Given this union of knowledge and experience, we strongly believe that returning to play prematurely, or continuing to engage in sporting activities while concussion symptoms remain, is very possibly how an ongoing, untreated concussion (most often a transient disturbance) actually morphs and escalates into a traumatic brain injury (TBI). The physically unobservable effect of which is an indeterminate accumulation of harm to the brain (actual but undetectable tissue damage), very likely the direct result of the sustained disturbance, ongoing interruption, or prolonged absence of the vital life force.
In other words, if the vital life force is absent from any part of the brain
- in too severe a manner, as in one or more violent impacts (e.g., vehicle accidents)
- too often (e.g., boxing)
- or for too long (e.g., career collision or combat sports)
those significant and/or sustained absences may very likely result in physical harm and damage to brain tissue. An unwelcome, invisible result, no different than a material absence of blood supply to dependent body tissue.
Ignoring concussion symptoms is predominantly an “interior” decision, a judgment call, equivalent to knights going into battle without protective armor or gunfighters dodging bullets without Kevlar vests.
On the more common upside, if you’re noticeably and continually improving each day, it’s an excellent sign.

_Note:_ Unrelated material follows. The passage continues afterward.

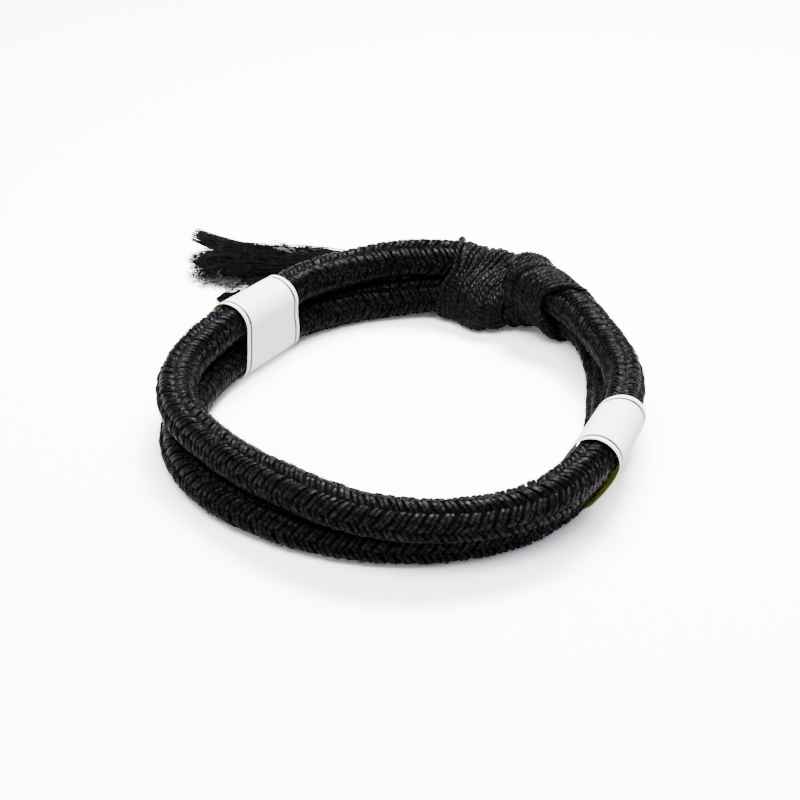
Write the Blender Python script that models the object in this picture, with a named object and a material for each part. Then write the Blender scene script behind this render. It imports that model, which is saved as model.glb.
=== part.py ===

As you become aware of reductions and absences of symptoms, confidence in your ability to improve is restored. The probability is high that your recovery is progressing in a timely manner. The internal and uplifting recognition that you are healing is real and reliable. You’re on the way back. This subjective perception contributes immeasurably to the mechanisms of natural recovery and represents a trustworthy benchmark in the journey back to pre-concussion wellness.
A concussion recovery in progress, regardless of how it is initiated, is a prime example of natural healing assisted solely by genetics, time and nature. But don’t forget that as long as any symptom(s) still remain, or fleetingly reoccur, it’s not yet time to break out the celebration gear. Stay with the RRTP guidelines, be at peace, continue to experience progressive improvement, and save the celebration until after all your symptoms are gone.
During the latter stages of recovery, when most symptoms have ceased and you’re clearly on the way back, be aware of the increase in outside influences, the reappearance of friends and associates, involvement with entertainment and most especially the quality of thoughts. Thoughts are things. They create realities. The wrong thoughts can easily knock you off the path to recovery. The mind is a great asset when it’s working on your behalf, but a formidable adversary when it works against you. Don’t embrace any line of thinking that does not support your full recovery.
As affirmed elsewhere, and integral to the CRP perspective, the time it takes for an athlete to recover from a concussion is the most important and potentially influential recovery factor of them all. Why? Because the details of a concussion recovery, including the amount of time a recovery takes, become encoded and carry the potential to partially influence or entirely govern similar future head trauma recoveries.
In other words, a slow concussion recovery in the present will likely predispose a slow recovery in the future. Likewise, a swift recovery from a concussion now will likely predispose a similarly swift future recovery. But a full recovery is essential, regardless of the amount of time it takes. no matter what the future holds.
So, fast, slow, or somewhere in between, patiently and honestly waiting for all post-concussion symptoms to pass before resuming any activities or play is an indispensable safeguard for your present and future health.
In the absence of a spontaneous or assisted recovery, the RRTP guidelines are your very best friend.